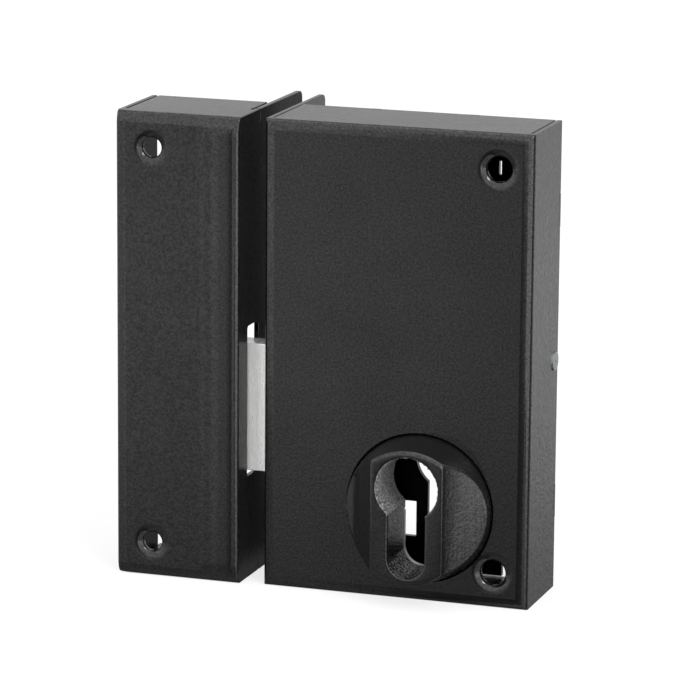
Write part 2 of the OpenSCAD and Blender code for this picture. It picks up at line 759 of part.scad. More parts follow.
// Strike
function ramp_curve(y) = [
    for (i = [0 : ramp_steps])
        let (t = i / ramp_steps)
        [ramp_x0 + ramp_w * t, y + ramp_drop * (1 - cos(180 * t)) / 2]
];

// Plan of the strike's sheet box, its outer or its inner line
module strike_plan(grow) {
    y = strike_front + grow;
    left = strike_left + grow;
    r = grow > 0 ? inner_r : fold_r;
    right = strike_right - grow;
    polygon(concat(
        [[left, y + r], [left + r, y]],
        ramp_curve(y),
        [[right, y + ramp_drop], [right, case_d], [left, case_d]]
    ));
    translate([left + r, y + r]) circle(r);
}

module strike_solid(grow, y1) {
    r = grow > 0 ? inner_r : fold_r;
    intersection() {
        along_z(grow, case_h - grow) {
            strike_plan(grow);
            translate([strike_left + grow, case_d - cut]) square([strike_w - 2 * grow, y1 - case_d + cut]);
        }
        along_x(strike_left, strike_right) mirror([1, -1])
            folded_outline(grow, case_h - grow, strike_front + grow, y1, r);
    }
}

module strike_box() {
    place() color([0.16, 0.16, 0.17]) difference() {
        union() {
            difference() {
                strike_solid(0, case_d);
                strike_solid(sheet, case_d + cut);
            }
            along_x(strike_right - sheet, strike_right) lip_outline(fold_r + cut, strike_lip_end, case_h);
            along_z(fold_r, case_h - fold_r) translate([bead_x, bead_y]) circle(bead_r);
            for (z = screw_zs) dimple_body(strike_screw_x, z, strike_front, strike_dimple_r);
        }
        for (z = screw_zs) dimple_cut(strike_screw_x, z, strike_front, strike_dimple_r, strike_screw_r);
        along_x(strike_right - sheet - bead_r - cut, strike_right + cut) rounded_window(window_y0,
            window_y0 + window_w, window_z - window_h / 2, window_z + window_h / 2, window_corner);
        for (z = lip_hole_zs) strike_lip_hole(z);
        for (z = [-cut, case_h - sheet - inner_r]) {
            flap_cut(strike_left + sheet, flap_slit, z);
            translate([strike_right - sheet - strike_flap_gap, relief_y - 2, z])
                cube([strike_flap_gap, case_d, sheet + inner_r + cut]);
        }
        for (z = [-cut, case_h - relief_depth])
            translate([strike_right - sheet - cut, relief_y, z])
                cube([sheet + 2 * cut, flap_slit, relief_depth + cut]);
    }
}

// Countersunk hole through the strike's lip, sunk from the side that faces the case
module strike_lip_hole(z) {
    y = lip_hole_y;
    rod_x(y, z, strike_right - sheet - cut, strike_right + cut, lip_hole_r);
    translate([strike_right - lip_sink, y, z]) rotate([0, 90, 0])
        cylinder(h = lip_sink, r1 = lip_hole_r, r2 = lip_hole_r + lip_sink);
}

case_shell();
back_plate();
back_plate_rivet();
guide_plate();
guide_plate_rivets();
cylinder_collar();
clamp_plate();
clamp_posts();
clamp_screws();
collar_screws();
guide_stud();
tumbler_pivot();
stud_clips();
tumbler_spring();
bolt_head();
tail_plate();
tail_rivets();
tumbler_lever();
tumbler_stop_pin();
strike_box();
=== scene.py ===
"""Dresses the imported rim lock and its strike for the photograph's view."""
import math

import bmesh
import bpy
from mathutils import Matrix, Vector
from mathutils import noise as perlin


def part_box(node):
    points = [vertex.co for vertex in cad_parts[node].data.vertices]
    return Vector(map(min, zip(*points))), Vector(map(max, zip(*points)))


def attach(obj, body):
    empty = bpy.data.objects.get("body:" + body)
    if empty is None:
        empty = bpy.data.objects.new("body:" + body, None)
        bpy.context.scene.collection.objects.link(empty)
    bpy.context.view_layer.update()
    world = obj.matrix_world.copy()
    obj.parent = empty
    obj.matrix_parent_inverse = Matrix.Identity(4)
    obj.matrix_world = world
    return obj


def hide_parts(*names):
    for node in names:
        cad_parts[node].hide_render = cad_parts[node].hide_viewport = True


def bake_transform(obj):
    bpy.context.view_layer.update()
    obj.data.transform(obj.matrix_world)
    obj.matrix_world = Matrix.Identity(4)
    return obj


bl_info = {
    "name": "Rim lock with box strike",
    "version": (1, 0, 0),
    "blender": (4, 5, 0),
    "location": "View3D > Sidebar > Rim lock",
    "description": "Builds the visible pieces of a rim lock over its packed frame",
    "category": "Add Mesh",
}

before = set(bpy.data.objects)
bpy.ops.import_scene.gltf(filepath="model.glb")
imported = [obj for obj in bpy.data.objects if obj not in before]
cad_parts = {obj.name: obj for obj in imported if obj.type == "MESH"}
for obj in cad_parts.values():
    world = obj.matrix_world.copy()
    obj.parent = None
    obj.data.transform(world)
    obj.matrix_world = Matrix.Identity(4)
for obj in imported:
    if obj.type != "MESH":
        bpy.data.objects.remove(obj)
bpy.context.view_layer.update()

MM = 0.001
# The lock frame starts at the case's lower left front corner; lengths below are millimetres in it.
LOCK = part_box("case_shell")[0]
CASE_SIZE = (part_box("case_shell")[1] - LOCK) / MM
STRIKE_LOW = (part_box("strike_box")[0] - LOCK) / MM
STRIKE_HIGH = (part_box("strike_box")[1] - LOCK) / MM
PLATE_BACK = (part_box("back_plate")[1].y - LOCK.y) / MM
COLLAR_BACK = (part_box("cylinder_collar")[1].y - LOCK.y) / MM
RIVET_HEAD = 0.35
CASE_RIGHT = (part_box("back_plate_rivet")[1].x - LOCK.x) / MM - RIVET_HEAD

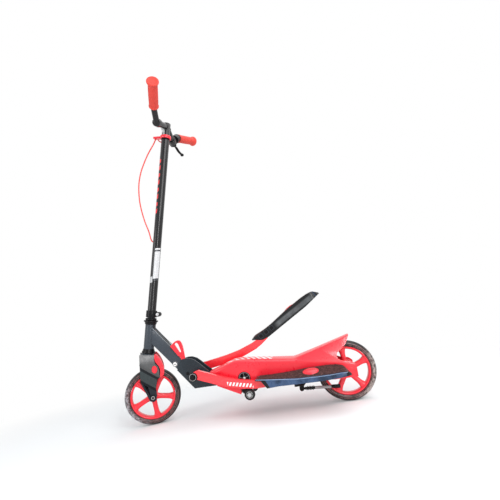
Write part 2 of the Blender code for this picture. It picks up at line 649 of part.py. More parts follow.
PEDAL_SHAPE = (
    (0.401, 0.061, 0.129, 0.1335, 0.1285, 0.0015, 0.000),
    (0.416, 0.060, 0.130, 0.1335, 0.1160, 0.0030, 0.004),
    (0.430, 0.060, 0.130, 0.1335, 0.1040, 0.0030, 0.006),
    (0.540, 0.060, 0.130, 0.1335, 0.1065, 0.0030, 0.008),
    (0.640, 0.060, 0.130, 0.1325, 0.1100, 0.0030, 0.006),
    (0.672, 0.064, 0.130, 0.1295, 0.1105, 0.0030, 0.003),
    (0.692, 0.078, 0.128, 0.1230, 0.1090, 0.0030, 0.000),
    (0.7035, 0.094, 0.120, 0.1145, 0.1065, 0.0020, 0.000),
    (0.7085, 0.102, 0.113, 0.1080, 0.1045, 0.0010, 0.000),
)


def pedal_set():
    """The left arm and pedal, in the lowered place they have in the photograph."""
    bar = mm((180, 171.5), (187, 176), (200, 179.5), (208, 175), (246, 160.5), (288, 145), (335, 131), (389, 121),
             (450, 118), (450, 99), (416, 95), (390, 94.3), (337, 102), (288, 114.5), (256, 125), (194, 149), (180, 146.5))
    arm = prism("pedal_arm_left", bar, -ARM_OUT, -ARM_IN)
    eye = rod("eye", (PIVOT_X, -ARM_OUT, PIVOT_Z), (PIVOT_X, -BLOCK_OUT - GAP - 0.0005, PIVOT_Z), 0.0128)
    tongue = prism("tongue", mm((438, 110), (438, 126.7), (632, 126.7), (632, 118), (470, 110)), -0.1190, -0.0700)
    join(arm, eye, tongue)
    cut(arm, rod("bore", (PIVOT_X, -0.09, PIVOT_Z), (PIVOT_X, 0, PIVOT_Z), PIVOT_R + RUN))
    pedal = loft("pedal_left", [pedal_ring(*row) for row in PEDAL_SHAPE])
    pocket = loft("pocket", [
        [Vector((back(x), -y, height)) for y, height in ((near, z), (near, 0.0850), (far, 0.0850), (far, z))]
        for x, near, far, z in ((0.4365, 0.0660, 0.1245, 0.1270), (0.6500, 0.0660, 0.1245, 0.1270))])
    notch = prism("notch", mm((390, 85), (380, 124.5), (392, 124.5), (452, 121), (452, 85)), -ARM_OUT - 0.003, -0.0500)
    cut(pedal, pocket, notch)
    top = [(x, near + 0.004, far - 0.005, z + GAP + 0.0016, z + GAP, 0.0008)
           for x, near, far, z, _, _ in ((0.407, 0.060, 0.130, 0.1335, 0, 0), (0.430, 0.060, 0.130, 0.1335, 0, 0),
                                         (0.540, 0.060, 0.130, 0.1335, 0, 0), (0.640, 0.060, 0.130, 0.1325, 0, 0),
                                         (0.672, 0.067, 0.130, 0.1300, 0, 0), (0.689, 0.082, 0.124, 0.1246, 0, 0))]
    tread = loft("tread_left", [pedal_ring(*row) for row in top])
    badge = []
    room = []
    for radius, store in ((0.0, badge), (GAP, room)):
        rings = [[Vector((back(0.578) + (0.0200 + radius) * math.cos(t), -0.099 + (0.0125 + radius) * math.sin(t), z))
                  for t in (math.tau * step / 28 for step in range(28))]
                 for z in ((0.1000, 0.1500) if radius else (0.13395, 0.13620))]
        store.extend(rings)
    badge = loft("tread_badge_left", badge)
    cut(tread, loft("room", room))
    return [finish(arm, RED_PAINT), finish(pedal, look("pedal_plastic", (0.03, 0.04, 0.06), 0.4)),
            finish(tread, look("tread_rubber", (0.045, 0.035, 0.033), 0.85)), finish(badge, RED_PAINT)]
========
Set exercise:
Identify which lines contain the word "code" and copy each one.

Expected answer:
Write part 2 of the OpenSCAD and Blender code for this picture. It picks up at line 759 of part.scad. More parts follow.
Write part 2 of the Blender code for this picture. It picks up at line 649 of part.py. More parts follow.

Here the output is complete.